My tenth year of life was not a good one.  My parents separated.  My mother pulled my brother and I out of school and moved us to Florida in the middle of the year because she had a nervous breakdown.  On July 4, 1975, my best friend died in our house in New Jersey. 

I remember my mother telling me he had died.  I couldn’t have described the feeling then but now I know that what I felt at that moment was absolute, utter hopelessness.  My view of the world had been cracked before but on that day it shattered. 

For the next thirty years my perspective of the world remained skewed.  Happiness was fleeting and utterly elusive.  I found drugs and alcohol and for a while they made the brokenness inside me bearable.  Eventually, the chemicals stopped working and in desperation I sought help.

Fast forward to July 4, 2008.  Thirty two years had passed since my friend had died.  I had found recovery and discovered happiness.  I was in the early stages of my romance with Trent.  My sponsor, Laurie, and I went to Hilton Head, North Carolina, to visit her sister and celebrate the fourth with her. 
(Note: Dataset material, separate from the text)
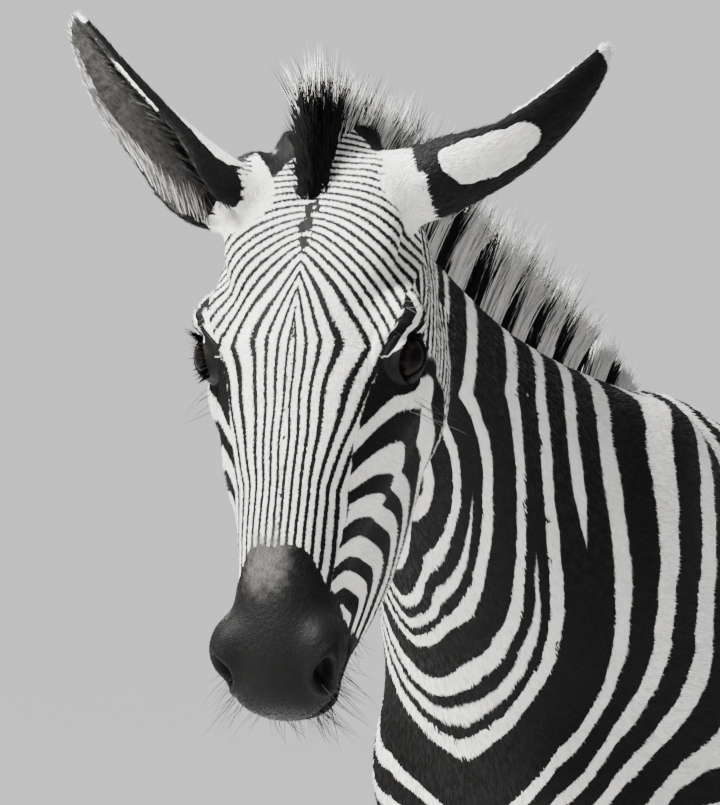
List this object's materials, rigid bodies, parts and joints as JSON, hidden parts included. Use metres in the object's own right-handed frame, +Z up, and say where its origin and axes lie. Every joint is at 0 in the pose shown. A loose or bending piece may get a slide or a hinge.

Laurie and I got to the beach early and it was drizzling.  We sat on a blanket and went over my twelfth step.  It had taken me two years to work my way to step twelve.  We talked about spiritual awakenings, helping others, how the steps miraculously transform the people who work them.  We cried tears of happiness and tears for the love that exists between sponsor and sponsee.  The drizzling stopped and in its place, the sky held a rainbow.  The symbolism and beauty of the weather wasn’t lost on us. 

We packed up our blanket and coffee and headed back to the house.  My freedom hung in the air with the rainbow.  After forty-two Independence Days, I was finally free.